• [What is asked]:
Your task is to quote exactly the run of lines that starts at the line containing "for group, is_stem" and ends at the line containing "if empty is", including both.

• [Data excerpt]:
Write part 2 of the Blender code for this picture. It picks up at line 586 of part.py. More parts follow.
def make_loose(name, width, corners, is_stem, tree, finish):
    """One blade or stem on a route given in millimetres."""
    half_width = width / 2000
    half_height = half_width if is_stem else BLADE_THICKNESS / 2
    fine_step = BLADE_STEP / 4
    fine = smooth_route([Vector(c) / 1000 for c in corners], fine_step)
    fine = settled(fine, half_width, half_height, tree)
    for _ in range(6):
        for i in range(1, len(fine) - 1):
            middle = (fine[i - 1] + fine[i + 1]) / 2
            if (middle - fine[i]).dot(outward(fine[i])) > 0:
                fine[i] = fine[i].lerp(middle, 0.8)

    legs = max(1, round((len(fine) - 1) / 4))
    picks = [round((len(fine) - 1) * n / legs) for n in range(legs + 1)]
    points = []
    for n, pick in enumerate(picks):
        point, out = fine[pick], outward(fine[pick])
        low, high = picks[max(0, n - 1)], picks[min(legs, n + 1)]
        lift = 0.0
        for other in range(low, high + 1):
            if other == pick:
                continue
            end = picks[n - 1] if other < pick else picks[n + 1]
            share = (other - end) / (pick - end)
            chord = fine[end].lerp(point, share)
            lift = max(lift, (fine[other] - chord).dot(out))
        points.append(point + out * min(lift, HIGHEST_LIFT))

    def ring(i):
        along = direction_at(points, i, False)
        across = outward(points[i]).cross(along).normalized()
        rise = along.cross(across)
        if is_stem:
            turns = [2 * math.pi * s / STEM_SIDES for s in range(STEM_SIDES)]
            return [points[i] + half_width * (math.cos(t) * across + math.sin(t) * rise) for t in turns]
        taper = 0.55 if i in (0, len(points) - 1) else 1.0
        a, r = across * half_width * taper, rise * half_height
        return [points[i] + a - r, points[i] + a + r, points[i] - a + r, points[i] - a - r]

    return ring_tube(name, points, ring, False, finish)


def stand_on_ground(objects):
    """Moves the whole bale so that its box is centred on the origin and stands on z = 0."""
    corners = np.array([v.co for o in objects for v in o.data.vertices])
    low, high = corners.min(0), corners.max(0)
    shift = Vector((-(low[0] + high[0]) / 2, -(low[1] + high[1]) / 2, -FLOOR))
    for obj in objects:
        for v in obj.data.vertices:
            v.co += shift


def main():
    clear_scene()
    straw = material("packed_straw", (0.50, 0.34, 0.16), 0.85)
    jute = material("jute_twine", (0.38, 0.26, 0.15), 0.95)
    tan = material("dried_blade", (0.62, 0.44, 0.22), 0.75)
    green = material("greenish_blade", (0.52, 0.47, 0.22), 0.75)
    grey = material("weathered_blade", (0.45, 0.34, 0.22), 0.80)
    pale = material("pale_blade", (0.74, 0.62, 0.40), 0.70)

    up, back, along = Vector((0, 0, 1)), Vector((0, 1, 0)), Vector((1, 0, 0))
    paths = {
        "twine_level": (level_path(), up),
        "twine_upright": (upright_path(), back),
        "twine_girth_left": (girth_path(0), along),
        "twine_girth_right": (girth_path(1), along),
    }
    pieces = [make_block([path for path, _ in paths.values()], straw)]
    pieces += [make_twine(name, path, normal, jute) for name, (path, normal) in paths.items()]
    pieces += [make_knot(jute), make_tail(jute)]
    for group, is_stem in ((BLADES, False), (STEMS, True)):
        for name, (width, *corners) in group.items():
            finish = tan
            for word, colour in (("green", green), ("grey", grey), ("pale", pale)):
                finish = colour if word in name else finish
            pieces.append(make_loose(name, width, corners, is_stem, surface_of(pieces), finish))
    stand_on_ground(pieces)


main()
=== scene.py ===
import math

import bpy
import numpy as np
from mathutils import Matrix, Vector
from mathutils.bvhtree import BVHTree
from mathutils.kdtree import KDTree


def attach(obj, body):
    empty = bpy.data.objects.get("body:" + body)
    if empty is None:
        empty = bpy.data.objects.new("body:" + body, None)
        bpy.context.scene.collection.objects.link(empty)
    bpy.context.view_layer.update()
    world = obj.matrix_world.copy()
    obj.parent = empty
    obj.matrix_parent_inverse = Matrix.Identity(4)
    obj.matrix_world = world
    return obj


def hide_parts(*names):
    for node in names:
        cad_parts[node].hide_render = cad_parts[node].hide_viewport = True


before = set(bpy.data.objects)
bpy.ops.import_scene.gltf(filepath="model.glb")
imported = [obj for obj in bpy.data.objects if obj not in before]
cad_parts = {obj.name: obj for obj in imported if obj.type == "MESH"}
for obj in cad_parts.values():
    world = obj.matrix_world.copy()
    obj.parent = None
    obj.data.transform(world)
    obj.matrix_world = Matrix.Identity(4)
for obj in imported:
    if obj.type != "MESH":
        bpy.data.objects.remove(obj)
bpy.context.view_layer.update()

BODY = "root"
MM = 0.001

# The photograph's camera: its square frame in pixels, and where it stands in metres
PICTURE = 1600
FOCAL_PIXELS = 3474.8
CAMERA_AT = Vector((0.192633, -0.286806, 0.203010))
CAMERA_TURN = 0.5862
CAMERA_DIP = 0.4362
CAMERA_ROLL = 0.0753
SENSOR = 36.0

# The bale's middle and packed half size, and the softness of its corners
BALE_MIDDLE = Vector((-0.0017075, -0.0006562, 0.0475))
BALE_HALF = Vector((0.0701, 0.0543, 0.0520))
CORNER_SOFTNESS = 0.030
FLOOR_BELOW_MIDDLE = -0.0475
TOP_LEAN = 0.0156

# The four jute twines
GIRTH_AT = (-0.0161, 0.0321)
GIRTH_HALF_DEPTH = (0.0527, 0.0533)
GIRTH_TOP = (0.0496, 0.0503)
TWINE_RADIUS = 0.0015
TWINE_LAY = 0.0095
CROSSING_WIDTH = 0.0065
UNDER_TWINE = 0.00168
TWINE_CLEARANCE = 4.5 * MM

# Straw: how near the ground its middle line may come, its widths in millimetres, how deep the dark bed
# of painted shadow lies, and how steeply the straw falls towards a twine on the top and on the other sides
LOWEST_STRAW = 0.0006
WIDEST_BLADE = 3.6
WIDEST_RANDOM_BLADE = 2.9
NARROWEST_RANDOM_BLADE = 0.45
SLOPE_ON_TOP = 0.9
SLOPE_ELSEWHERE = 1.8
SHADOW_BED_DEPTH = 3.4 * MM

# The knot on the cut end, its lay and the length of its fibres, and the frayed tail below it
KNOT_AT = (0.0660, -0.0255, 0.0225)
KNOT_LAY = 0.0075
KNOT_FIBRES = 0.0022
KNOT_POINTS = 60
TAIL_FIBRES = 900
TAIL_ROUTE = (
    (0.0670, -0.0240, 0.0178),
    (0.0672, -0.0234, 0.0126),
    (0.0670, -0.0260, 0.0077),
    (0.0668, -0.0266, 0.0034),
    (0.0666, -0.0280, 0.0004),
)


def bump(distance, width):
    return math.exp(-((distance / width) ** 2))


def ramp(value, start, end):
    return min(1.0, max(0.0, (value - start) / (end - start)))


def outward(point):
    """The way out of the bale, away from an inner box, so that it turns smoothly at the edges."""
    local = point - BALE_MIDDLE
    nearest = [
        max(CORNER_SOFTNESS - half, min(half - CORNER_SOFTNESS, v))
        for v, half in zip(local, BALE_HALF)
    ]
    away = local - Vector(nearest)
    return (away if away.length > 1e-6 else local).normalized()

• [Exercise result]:
    for group, is_stem in ((BLADES, False), (STEMS, True)):
        for name, (width, *corners) in group.items():
            finish = tan
            for word, colour in (("green", green), ("grey", grey), ("pale", pale)):
                finish = colour if word in name else finish
            pieces.append(make_loose(name, width, corners, is_stem, surface_of(pieces), finish))
    stand_on_ground(pieces)


main()
=== scene.py ===
import math

import bpy
import numpy as np
from mathutils import Matrix, Vector
from mathutils.bvhtree import BVHTree
from mathutils.kdtree import KDTree


def attach(obj, body):
    empty = bpy.data.objects.get("body:" + body)
    if empty is None:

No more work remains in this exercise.